Programs that tend to have the most flexibility for senior-year recruits include D3 schools that do not have early signing periods, NAIA programs with rolling admissions, JUCO programs that often fill rosters late, and any program that has experienced unexpected attrition due to transfers or academic casualties. Walk-on opportunities at larger D1 and D2 programs are also worth exploring if you are willing to compete for a spot without an initial guarantee.

How to move faster and more directly

Senior-year recruiting requires a faster, more direct approach than earlier recruiting. Skip the general introductory email and lead with your strongest selling points, your most relevant film, and a clear expression of interest. Ask directly about available roster spots and what the coach needs. Being direct and transparent about your timeline shows respect for the coach's time and communicates that you are serious about finding a fit quickly.

Use AI to spot gaps in your recruiting process

AI can help with identifying weaknesses

AI tools can be useful for reviewing your recruiting materials and identifying areas that may be holding you back. You can use AI to get feedback on the clarity of your outreach emails, the structure of your recruiting profile, or whether your target list seems balanced. AI can process the information you provide and offer a perspective that may reveal blind spots you have not noticed.

Prompt to try

Try giving an AI tool a summary of your recruiting situation including your sport, position, academic profile, target schools, outreach approach, and results so far, and ask it to identify the most likely reasons you are not getting responses. A well-structured prompt that includes specific details about your process will produce more useful feedback than a vague question about why recruiting is not working.

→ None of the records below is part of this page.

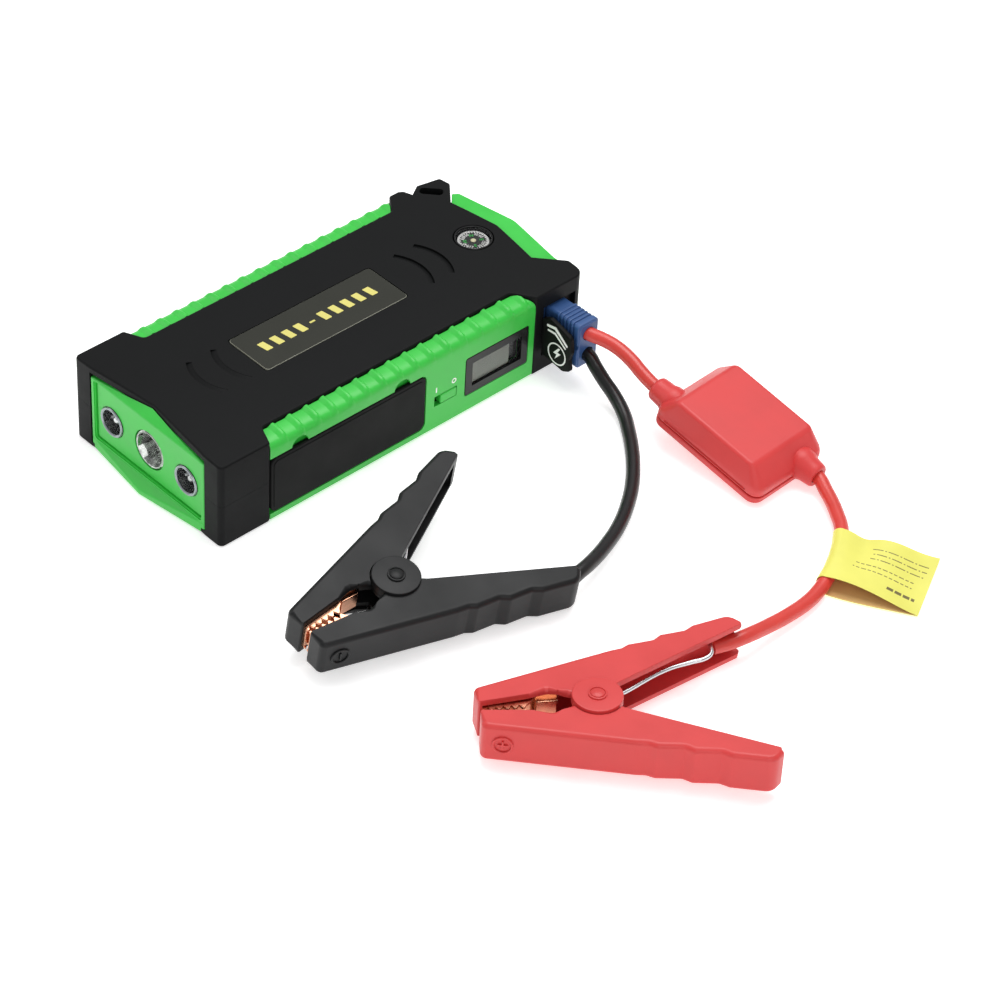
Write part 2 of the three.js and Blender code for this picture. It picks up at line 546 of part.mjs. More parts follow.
function makeBox() {
  const box = new THREE.Group();
  box.applyMatrix4(boxPlace());
  leadSet.add(box);
  const outer = hull([...corners(26.9, 19.1, 4.2), ...corners(26.9, 19.1, 8.4), ...corners(19.6, 16.9, 16.5)]);
  const inner = hull([...corners(24.7, 16.9, 2.6), ...corners(24.7, 16.9, 7.8), ...corners(18, 15.2, 14.3)]);
  const leads = [lying(LEAD_RADIUS + 0.5, -30, -20, ...BOX.into),
    lying(LEAD_RADIUS + 0.5, 20, 30, ...BOX.outOf)];
  add('box_cover', cut(outer, inner, ...leads), FINISHES.redGrip, box);
  const base = hull([...corners(25.3, 17.7, 0), ...corners(26.9, 19.1, 1.6), ...corners(26.9, 19.1, 3.9)]);
  const rim = cut(hull([...corners(24.3, 16.5, 3.4), ...corners(24.3, 16.5, 4.9)]), block([-22.4, 22.4], [-14.7, 14.7], [2.4, 8]));
  add('box_base', join(base, rim), FINISHES.redGrip, box);
  const sleeve = (name, side, [v, w], outline) => {
    const cone = turned([[3.2, 0], ...outline, [3.2, outline.at(-1)[1]], [3.2, 0]], 20);
    cone.rotateY(side * Math.PI / 2).translate(side * 27.2, v, w);
    add(name, cone, FINISHES.redGrip, box);
  };
  sleeve('box_relief_in', -1, BOX.into, [[5.7, 0], [4.7, 6], [4.2, 7.6]]);
  sleeve('box_relief_out', 1, BOX.outOf, [[6.1, 0], [4.9, 4.6], [4.3, 6.6]]);
}

// ---------------------------------------------------------------- clamps

// In a clamp's own frame the pivot is the origin, the handles point along +X and the jaws along -X.
// The back of a half runs from the nose over the jaw, then steps three times under the fingers.
const BACK = [[-41.7, 9.9], [8.8, 24.4], [12.7, 25.5], [15.5, 26.8], [24.6, 28.5], [27.8, 30.6],
  [36.6, 32.3], [40, 34.3], [54.1, 38.4]];
const HANDLE_END = [58.3, 34.1];
const INNER_EDGE = [[-40.8, 1.9], [-23.2, 4], [-16.6, 5.5], [-13, 4.9], [-9.8, 3], [0, 0], [9, 6.7],
  [57.2, 32.2]];

function halfOutline() {
  return [...[...BACK].reverse(), ...INNER_EDGE, HANDLE_END];
}

// The hollow of a half: open at the far end for the lead, or closed by a wall.
function channelOutline(open) {
  const inside = [...BACK].reverse().filter(([x]) => x > -40 && x < 50)
    .map(([x, y]) => [x, y - CLAMP.spine]);
  const end = open ? [[60, -12], [60, 37], [54.1, 35.7]] : [[54.4, -12], [54.4, 32], [51.6, 35]];
  return [...end, ...inside, [-39.4, 7.9], [-39.4, -12]];
}

// One half: a channel with two cheeks. The fixed half carries the outer pivot discs and the lead,
// and the moving half has thinner ears that turn between them.
function handle(fixed) {
  const { half, cheek, disc, rivet } = CLAMP;
  const innerFace = half - cheek;
  const channel = prism(channelOutline(fixed), -innerFace, innerFace);
  const channelled = cut(prism(halfOutline(), -half, half), channel);
  const both = (low, high, make) => [make(low, high), make(-high, -low)];
  const disks = (radius, low, high) => both(low, high, (a, b) => upright(radius, a, b, 0, 0, 24));
  const webs = (outline, low, high) => both(low, high, (a, b) => prism(outline, a, b));
  const bore = upright(rivet + GAP, -12, 12, 0, 0, 16);
  if (fixed) return cut(join(channelled, ...disks(disc, innerFace, half + 1.2)), bore);
  const web = [[-12, 5.4], [-8, 3.2], [8, 5.6], [13, 10.2], [13, 24], [-12, 18]];
  const tie = [[-12, 11.5], [13, 12.5], [13, 24], [-12, 18]];
  return cut(join(
    cut(channelled, ...disks(disc + 0.5, innerFace - 0.1, half + 2)),
    ...disks(disc - 0.5, innerFace - 2.4, innerFace - GAP),
    ...webs(web, innerFace - 2.4, innerFace - GAP),
    ...webs(tie, innerFace - 1, innerFace + 1)), bore);
}

// Toothed copper strip in the nose of one half, rising over the arch behind the teeth.
function jaw() {
  const teeth = [];
  for (let x = -39.2; x < -24.5; x += 2.9) {
    teeth.push([x, 0.5], [x + 0.8, 0.5], [x + 1.9, 2.3]);
  }
  const back = [[-20.5, 4.8], [-12.6, 4.8], [-12.6, 7.4], [-20, 7.6], [-24, 6.2], [-39.2, 5.6]];
  return prism([...teeth, ...back], -5.2, 5.2);
}

function rivet() {
  const { rivet: shaft, half } = CLAMP;
  const face = half + 1.35;
  return turned([[0, -face - 0.9], [2.6, -face - 0.9], [3.25, -face - 0.4], [3.25, -face],
    [shaft, -face], [shaft, face], [3.25, face], [3.25, face + 0.4], [2.6, face + 0.9],
    [0, face + 0.9]], 20);
}

// Torsion spring round the rivet, with a straight leg out to each handle.
function spring() {
  const coil = { radius: 4.2, start: 52.5, sweep: 975, rise: 4.6 };
  const points = [[42, -27, 0]];
  for (let turn = 0; turn <= 1; turn += 1 / 33) {
    const angle = THREE.MathUtils.degToRad(coil.start + coil.sweep * turn);
    points.push([coil.radius * Math.cos(angle), coil.radius * Math.sin(angle), coil.rise * (turn - 0.5)]);
  }
  points.push([42, 27, 0]);
  return tube(points, 0.75, 64, 6);
}

function clampFrame(clamp) {
  const about = (line, degrees) =>
    new THREE.Quaternion().setFromAxisAngle(line, THREE.MathUtils.degToRad(degrees));
  const quaternion = about(ROLL_LINES[1], clamp.rolls[1])
    .multiply(about(ROLL_LINES[0], clamp.rolls[0]))
    .multiply(about(new THREE.Vector3(0, 0, 1), clamp.turn));
  return { position: new THREE.Vector3(...clamp.pivot), quaternion };
}

// A place inside the fixed handle, in the shared frame.
function inFixedHandle(clamp, x, y) {
  const { position, quaternion } = clampFrame(clamp);
  return new THREE.Vector3(x, y * clamp.fixedSide, 0).applyQuaternion(quaternion).add(position).toArray();
}

function makeClamp(colour, clamp, grip) {
  const frame = clampFrame(clamp);
  const group = new THREE.Group();
  group.position.copy(frame.position);
  group.quaternion.copy(frame.quaternion);
  leadSet.add(group);
  const onSide = (geometry, side) => (side > 0 ? geometry : geometry.rotateX(Math.PI));
  const addPiece = (name, geometry, material) => add(`${colour}_${name}`, geometry, material, group);
  addPiece('fixed_handle', onSide(handle(true), clamp.fixedSide), grip);
  addPiece('moving_handle', onSide(handle(false), -clamp.fixedSide), grip);
  addPiece('fixed_jaw', onSide(jaw(), clamp.fixedSide), FINISHES.copper);
  addPiece('moving_jaw', onSide(jaw(), -clamp.fixedSide), FINISHES.copper);
  addPiece('rivet', rivet(), FINISHES.steel);
  addPiece('spring', spring(), FINISHES.steel);
}

// ---------------------------------------------------------------- leads and tag

function onBox(u, [v, w]) {
  return new THREE.Vector3(u, v, w).applyMatrix4(boxPlace()).toArray();
}

const RED_LOWER_POINTS = [
  onBox(25, BOX.outOf), onBox(29, BOX.outOf), onBox(34.2, BOX.outOf), ...RED_LOWER_ROUTE,
  inFixedHandle(RED_CLAMP, 61, 35), inFixedHandle(RED_CLAMP, 54, 32),
  inFixedHandle(RED_CLAMP, 47, 30),
];

function makeLeads() {
  const upper = [...RED_UPPER_ROUTE, onBox(-36.4, BOX.into), onBox(-31, BOX.into), onBox(-25, BOX.into)];
  const black = [...BLACK_ROUTE, inFixedHandle(BLACK_CLAMP, 62.6, 30.9),
    inFixedHandle(BLACK_CLAMP, 54, 31.9), inFixedHandle(BLACK_CLAMP, 47, 30)];
  add('red_lead_upper', tube(upper, LEAD_RADIUS, 18), FINISHES.redLead, leadSet);
  add('black_lead', tube(black, LEAD_RADIUS, 36), FINISHES.blackLead, leadSet);
  add('red_lead_lower', tube(RED_LOWER_POINTS, LEAD_RADIUS, 36), FINISHES.redLead, leadSet);
}

// A printed slip folded round the lower red lead and stuck to itself, lying on the ground.
function makeTag() {
  const near = RED_LOWER_ROUTE.slice(TAG.first, TAG.last + 1);
  const wider = RED_LOWER_ROUTE.slice(TAG.first - 1, TAG.last + 2);
  const sleeve = cut(tube(near, LEAD_RADIUS + 0.75, 8, 12), tube(wider, LEAD_RADIUS + 0.35, 12, 12));
  const slip = prism(TAG.slip, 0.15, 0.75);
  add('lead_tag', join(sleeve, slip), FINISHES.tag, leadSet);
}

makeShells();
makeSidePanels();
makeTailPanel();
makeLamps();
makeCompass();
makeLabel();
makeInside();
makePorts();
makeSwitch();
makeDisplay();
makeJumpSocket();
makeJumpCover();
makePlug();
makeBox();
makeLeads();
makeTag();
makeClamp('black', BLACK_CLAMP, FINISHES.blackGrip);
makeClamp('red', RED_CLAMP, FINISHES.redGrip);

export default model;
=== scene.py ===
"""Car jump starter: the looks of a lithium pack and its plug-in lead set.

Sizes below are millimetres in the shared frame: +Y runs from the lamp end to the compass end, +X
points out of the side with the ports, and Z is up from the pack's underside.
"""
import math
from contextlib import contextmanager

import bmesh
import bpy
from mathutils import Matrix, Vector


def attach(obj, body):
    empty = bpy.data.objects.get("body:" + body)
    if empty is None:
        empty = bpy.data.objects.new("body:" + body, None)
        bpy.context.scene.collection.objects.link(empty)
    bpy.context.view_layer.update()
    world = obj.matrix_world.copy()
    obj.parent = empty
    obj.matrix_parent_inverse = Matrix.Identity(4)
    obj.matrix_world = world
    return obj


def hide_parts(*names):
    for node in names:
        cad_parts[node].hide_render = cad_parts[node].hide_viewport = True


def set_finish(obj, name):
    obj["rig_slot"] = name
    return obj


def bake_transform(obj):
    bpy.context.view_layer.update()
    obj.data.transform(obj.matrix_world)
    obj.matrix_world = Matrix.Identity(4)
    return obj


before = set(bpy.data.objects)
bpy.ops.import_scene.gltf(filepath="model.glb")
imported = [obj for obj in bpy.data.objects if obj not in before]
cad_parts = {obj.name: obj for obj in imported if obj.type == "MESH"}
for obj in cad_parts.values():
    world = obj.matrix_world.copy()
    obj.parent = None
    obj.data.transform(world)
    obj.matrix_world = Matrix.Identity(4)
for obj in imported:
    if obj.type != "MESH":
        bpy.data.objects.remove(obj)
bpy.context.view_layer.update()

MM = 0.001
WELD = 1e-7  # points closer than this, in metres, are one
scene = bpy.context.scene

# ------------------------------------------------------------------ camera and light

CAMERA = {"azimuth": 44.72, "elevation": 40.97, "roll": 3.43, "distance": 1365.83,
          "look": (87.51, 5.91, 0.0), "lens": 133.11}


def linked(name, data):
    """A new object in the scene."""
    made = bpy.data.objects.new(name, data)
    scene.collection.objects.link(made)
    return made


def add_camera():
    azimuth, elevation, roll = (math.radians(CAMERA[k]) for k in ("azimuth", "elevation", "roll"))
    back = Vector((math.sin(azimuth) * math.cos(elevation),
                   -math.cos(azimuth) * math.cos(elevation), math.sin(elevation)))
    right = Vector((0, 0, 1)).cross(back).normalized()
    up = back.cross(right)
    right, up = (right * math.cos(roll) + up * math.sin(roll),
                 up * math.cos(roll) - right * math.sin(roll))
    data = bpy.data.cameras.new("camera")
    data.lens = CAMERA["lens"]
    data.sensor_width = 36
    data.clip_end = 20
    camera = linked("camera", data)
    place = (Vector(CAMERA["look"]) + back * CAMERA["distance"]) * MM
    axes = Matrix((right, up, back)).transposed().to_4x4()
    camera.matrix_world = Matrix.Translation(place) @ axes
    scene.camera = camera


def add_light(name, place, aim, size, power):
    data = bpy.data.lights.new(name, "AREA")
    data.shape = "DISK"
    data.size = size
    data.energy = power
    light = linked(name, data)
    light.location = place
    light.rotation_euler = (Vector(place) - Vector(aim)).to_track_quat("Z", "Y").to_euler()


def add_studio():
    world = bpy.data.worlds.new("studio")
    world.use_nodes = True
    backdrop = world.node_tree.nodes["Background"]
    backdrop.inputs["Color"].default_value = (1, 1, 1, 1)
    backdrop.inputs["Strength"].default_value = 0.5
    scene.world = world
    middle = (0.09, 0.0, 0.02)
    add_light("softbox_top", (-0.1, 0.35, 1.3), middle, 1.1, 14)
    add_light("softbox_left", (-0.9, -0.6, 0.8), middle, 0.9, 2.6)
    add_light("softbox_right", (1.1, -0.5, 0.7), middle, 0.9, 3.2)
    scene.view_settings.view_transform = "Standard"
    far = 3000
    corners = [(-far, -far), (far, -far), (far, far), (-far, far)]
    floor = mesh_piece("floor", [(x, y, -0.2) for x, y in corners], [(0, 1, 2, 3)])
    white = moulded("floor_white", (0.86, 0.86, 0.86), 0.75, grain=3, bump=0.0)
    floor.data.materials.append(glowing(white, (1, 1, 1), 0.5))


# ------------------------------------------------------------------ materials

def node(tree, kind, **settings):
    made = tree.nodes.new(kind)
    for key, value in settings.items():
        if key in made.inputs:
            made.inputs[key].default_value = value
        else:
            setattr(made, key, value)
    return made


MATERIALS = {}


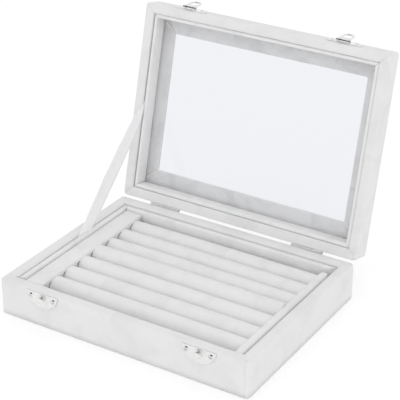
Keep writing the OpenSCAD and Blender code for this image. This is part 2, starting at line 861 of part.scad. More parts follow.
module lid_liner_right() {
    color(velvet) at_lid() translate([0, 0, lid_z]) mirror([1, 0, 0]) {
        left_run(lid_inner_w, lid_inner_d, lid_liner_t, lid_h) lid_liner_section(0);
    }
}

// Latches on the lid

// A cylinder along the latch axis, at x from the middle of a latch
module latch_round(x, length, r) {
    translate([x, latch_y, latch_z]) rotate([0, 90, 0]) cylinder(r = r, h = length);
}

// The latch plate: a half-moon above the axis, with a knuckle at each end of the barrel
module latch_plate() {
    color(metal) difference() {
        union() {
            translate([0, 0, 2 * latch_z]) mirror([0, 0, 1]) half_moon(latch_z);
            for (x = [-latch_barrel_len / 2, latch_barrel_len / 2 - latch_side]) {
                latch_round(x, latch_side, latch_barrel_r);
                translate([x, latch_y, latch_z]) cube([latch_side, latch_out - plate_t / 2, latch_barrel_r]);
            }
        }
        latch_round(-latch_mid / 2 - knuckle_gap, latch_mid + 2 * knuckle_gap, latch_barrel_r + knuckle_gap);
        latch_round(-latch_barrel_len / 2 - cut, latch_barrel_len + 2 * cut, latch_pin_r + pin_play);
        at_plate_screws(latch_z + plate_screw_h) screw_hole();
    }
}

module latch_left_plate() { at_lid() translate([-latch_x, 0, 0]) latch_plate(); }
module latch_right_plate() { at_lid() translate([latch_x, 0, 0]) latch_plate(); }

// A pin with a low head beyond each end of the barrel
module latch_pin() {
    head_r = (latch_pin_r + latch_barrel_r) / 2;
    color(metal) {
        latch_round(-latch_barrel_len / 2 - pin_head_t, latch_barrel_len + 2 * pin_head_t, latch_pin_r);
        latch_round(-latch_barrel_len / 2 - pin_head_t - pin_play, pin_head_t, head_r);
        latch_round(latch_barrel_len / 2 + pin_play, pin_head_t, head_r);
    }
}

module latch_left_pin() { at_lid() translate([-latch_x, 0, 0]) latch_pin(); }
module latch_right_pin() { at_lid() translate([latch_x, 0, 0]) latch_pin(); }
module latch_screws() { color(metal) at_lid() at_latch_screws() screw(screw_head_r, screw_head_h); }

// The tongue, hanging down from an axis at the origin: a loop with a bent lip at its end
module tongue_hanging() {
    color(metal) difference() {
        union() {
            translate([-latch_mid / 2, 0, 0]) rotate([0, 90, 0]) cylinder(r = latch_barrel_r, h = latch_mid);
            translate([-latch_mid / 2, -tongue_t / 2, -tongue_shoulder - cut]) {
                cube([latch_mid, tongue_t, tongue_shoulder + cut]);
            }
            translate([-tongue_r, -tongue_t / 2, -tongue_reach]) {
                cube([2 * tongue_r, tongue_t, tongue_reach - tongue_shoulder]);
            }
            translate([0, tongue_t / 2, -tongue_reach]) rotate([90, 0, 0]) {
                cylinder(r = tongue_r, h = tongue_t, $fn = 96);
            }
            translate([0, 0, tongue_t / 2 - tongue_reach - tongue_r]) rotate([-lip_bend, 0, 0]) {
                translate([-lip_w / 2, -tongue_t / 2, -lip_len]) {
                    cube([lip_w, tongue_t, lip_len + tongue_t / 2]);
                }
            }
        }
        translate([0, tongue_t, -tongue_reach]) rotate([90, 0, 0]) {
            cylinder(r = tongue_hole_r, h = 2 * tongue_t, $fn = 96);
        }
        translate([-latch_mid, 0, 0]) rotate([0, 90, 0]) {
            cylinder(r = latch_pin_r + pin_play, h = 2 * latch_mid);
        }
    }
}

module latch_tongue(x) {
    at_lid() translate([x, latch_y, latch_z]) rotate([-tongue_open, 0, 0]) tongue_hanging();
}

module latch_left_tongue() { latch_tongue(-latch_x); }
module latch_right_tongue() { latch_tongue(latch_x); }

base_bottom_cover();
base_floor_board();
base_front_board();
base_back_board();
base_left_board();
base_right_board();
base_velvet_wrap();
base_liner_front();
base_liner_back();
base_liner_left();
base_liner_right();
roll_pad_board();
tray_rail_left();
tray_rail_right();
for (i = [1:roll_count]) ring_roll(i - 1);
for (i = [1:roll_count]) roll_core(i - 1);
hinge_left_base_leaf();
hinge_right_base_leaf();
hinge_left_pin();
hinge_right_pin();
hinge_base_screws();
catch_left();
catch_right();
catch_screws();
stay_ribbon();
lid_front_board();
lid_back_board();
lid_left_board();
lid_right_board();
lid_window_frame();
lid_velvet_wrap();
lid_glass();
lid_liner_front();
lid_liner_back();
lid_liner_left();
lid_liner_right();
hinge_left_lid_leaf();
hinge_right_lid_leaf();
hinge_lid_screws();
latch_left_plate();
latch_right_plate();
latch_left_pin();
latch_right_pin();
latch_screws();
latch_left_tongue();
latch_right_tongue();
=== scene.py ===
import json
from math import cos, pi, radians, sin

import bmesh
import bpy
from mathutils import Matrix, Vector, noise


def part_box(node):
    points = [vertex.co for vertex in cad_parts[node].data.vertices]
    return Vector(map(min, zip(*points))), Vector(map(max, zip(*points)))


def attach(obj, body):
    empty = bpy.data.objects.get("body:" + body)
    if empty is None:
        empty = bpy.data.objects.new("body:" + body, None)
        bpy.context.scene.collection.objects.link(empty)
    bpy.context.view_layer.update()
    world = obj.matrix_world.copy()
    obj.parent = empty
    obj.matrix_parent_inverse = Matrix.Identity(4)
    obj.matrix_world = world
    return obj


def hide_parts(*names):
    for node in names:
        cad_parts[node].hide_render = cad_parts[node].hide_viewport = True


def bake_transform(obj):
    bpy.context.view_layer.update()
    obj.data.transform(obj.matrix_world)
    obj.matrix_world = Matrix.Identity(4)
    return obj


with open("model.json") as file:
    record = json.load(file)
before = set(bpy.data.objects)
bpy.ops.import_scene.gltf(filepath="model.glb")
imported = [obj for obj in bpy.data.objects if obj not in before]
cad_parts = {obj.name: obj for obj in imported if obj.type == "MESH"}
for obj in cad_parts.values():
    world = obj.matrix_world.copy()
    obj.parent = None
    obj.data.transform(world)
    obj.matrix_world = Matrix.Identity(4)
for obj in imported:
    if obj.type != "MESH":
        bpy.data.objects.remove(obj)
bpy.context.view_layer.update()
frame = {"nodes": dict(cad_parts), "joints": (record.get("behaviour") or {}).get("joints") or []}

mm = 0.001

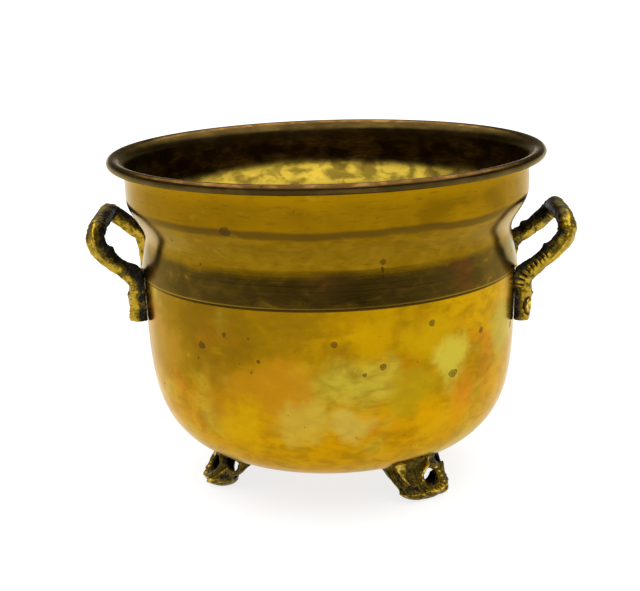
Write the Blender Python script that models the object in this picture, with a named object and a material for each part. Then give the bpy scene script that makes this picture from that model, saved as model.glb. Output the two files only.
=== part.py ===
"""Brass planter pot: a spun bowl and collar, a wired rim, two cast branch handles and three cast openwork feet.

Metres, +Z up. The origin is on the ground under the pot's axis, +X runs from handle to handle, -Y is the front.
"""

import math

import bmesh
import bpy
from mathutils import Matrix, Vector

# Overall size
HEIGHT = 0.199
RIM_RADIUS = 0.127
SHEET = 0.0009
TURNED_SEGMENTS = 48
TOUCH_GAP = 0.0003

# Rim bead: the sheet is curled round a wire
BEAD_RADIUS = 0.00275
BEAD_CENTRE_RADIUS = RIM_RADIUS - BEAD_RADIUS
BEAD_CENTRE_HEIGHT = HEIGHT - BEAD_RADIUS
CURL_TURN = math.radians(265)
CURL_STEPS = 10
LIP_STEPS = 4
WIRE_RADIUS = 0.0015
WIRE_SIDES = 8

# Collar, neck and shoulder, as radii of the outer face and depths below the rim
COLLAR_RADIUS = 0.1175
COLLAR_DEPTH = 0.023
NECK_RADIUS = 0.1076
NECK_DEPTH = 0.0475
NECK_STEPS = 6
CREASE_RADIUS = 0.1112
CREASE_DEPTH = 0.0675
FLARE_STEPS = 3
FLARE_PULL = (0.1081, 0.0515)

# Bowl below the crease: a superellipse, then a flat disc. Its top edge laps inside the collar piece
BOWL_RADIUS = 0.1104
BOWL_TOP_DEPTH = 0.0680
BOWL_DEPTH = 0.1119
LAP_HEIGHT = 0.0042
LAP_STEPS = 3
BOWL_TAPER = 0.02
BOWL_FLATNESS = 4.75
BOWL_FULLNESS = 3.75
BOWL_STEPS = 9
BOWL_LAST_TURN = math.radians(80)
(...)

Do not use AI for false reassurance or one-factor explanations

AI tools can sometimes give you the answer you want to hear rather than the answer you need. Be cautious of AI responses that attribute your lack of recruiting traction to a single factor or that reassure you everything is fine without identifying concrete changes. The most useful AI feedback will challenge your assumptions and suggest specific, actionable adjustments rather than telling you to keep doing what you are already doing.